Priti Patel v Facebook is the latest in a 30-year fight over encryption

Governments have been clashing with tech companies for decades over user privacy
Priti Patel has stepped up an international campaign to force Facebook to reverse its plans to merge its messaging apps and encrypt all communications between users, arguing such plans make it harder to safeguard children. But despite the intensity of the home secretary’s call for action, there’s little new ground broken in the encryption wars.

“We cannot allow a situation where law enforcement’s ability to tackle abhorrent criminal acts and protect victims is severely hampered,” Patel told an event organised by the NSPCC children’s charity on Monday afternoon. “Simply removing accounts from platforms is nowhere near enough.”

Her comments are the latest push in a fight that goes back almost 30 years. The broad issue is the same as ever: governments and law enforcement are worried about what is being said on communications platforms they cannot easily monitor, while technology companies argue that the nature of encryption means they have to provide privacy for everyone or no one.

This time, though, the territory is slightly different. Facebook’s decision in 2020 to begin merging its various messaging platforms has added a sense of urgency. The move, which started when Messenger and Instagram merged in August, will eventually put those two platforms and WhatsApp all on the same network, with all chats being encrypted between them.

In a statement, Facebook said: “Child exploitation has no place on our platforms and Facebook will continue to lead the industry in developing new ways to prevent, detect and respond to abuse. End-to-end encryption is already the leading security technology used by many services to keep people safe from hackers and criminals. Its full rollout on our messaging services is a long term project and we are building strong safety measures into our plans.”

Hard as it is to convince technology companies to turn off encryption, it may be somewhat easier to convince them not to turn it on in the first place. And the NSPCC hopes that that conversation will be more successful if it avoids the same mistakes its precursors took. “We want to move away from this being seen as a vexing unresolvable tradeoff of an argument that pits the needs and the wishes of adults against those of children,” says Andy Burrows, the head of the charity’s Online Harms project. “What we want to move towards is a reset that results in a settlement that can balance the privacy and safety needs of all users.”

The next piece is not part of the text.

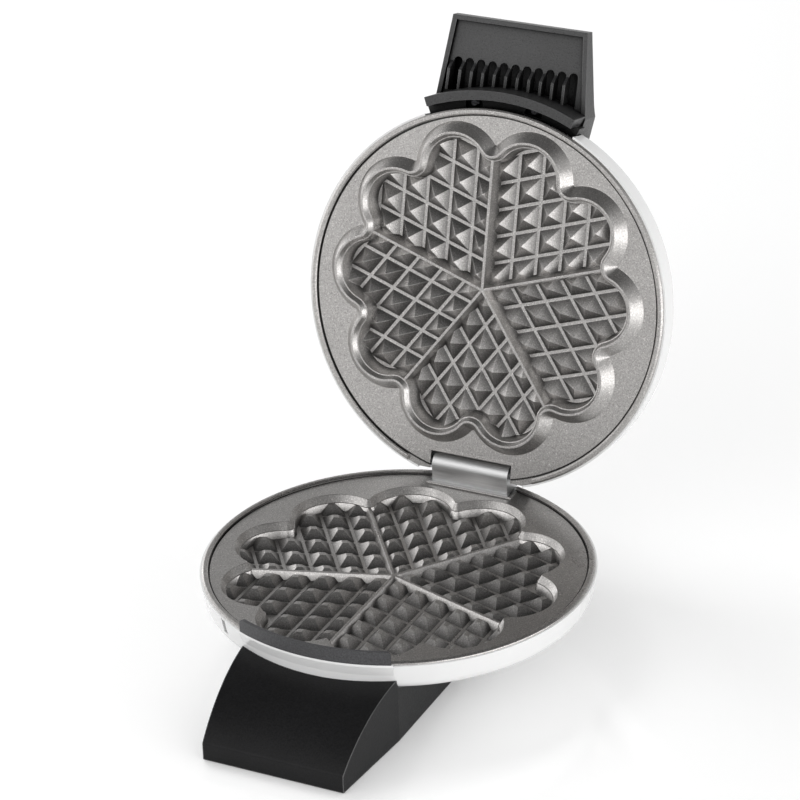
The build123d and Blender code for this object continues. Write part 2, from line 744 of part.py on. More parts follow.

What that settlement would look like is unclear. The government has not repeated last decade’s calls to push for a law-enforcement-only backdoor into encrypted messaging apps, after such a demand was roundly rejected by an industry as technologically impossible. (The nature of end-to-end encryption, which prevents anyone but the sender and recipient from reading communications, is such that any backdoor would work not just for police but for anyone else who discovered it, from hackers to foreign intelligence agencies.)

Instead, the UK government and others have focused on their goals, rather than demanding specific methods to achieve them. “During my own recent discussions with my counterparts in the US, Canada, Australia and New Zealand, we were absolutely united and calling upon the industry to ensure that services are safe by design,” Patel said. “Companies themselves should do more, and can do more, to endorse and transparently implement the CFAA voluntary principles on child sexual abuse,” she added, referring to the new set of guidelines published last year by the five countries calling for better protection of children online.

However, Jim Killock, the executive director of the Open Rights Group, still sees the calls as “a kind of solutionism: people picking a particular way of solving a problem and saying: ‘This is how we must do things, this is the only way that we can deliver this result, it has to be this way.’”

“It is clear,” Killock adds, “that the privacy and security of both children and adults is served by security technologies including end-to-end encryption. So the question is: are there other ways to deal with the very real issues around circulation of child abuse material?”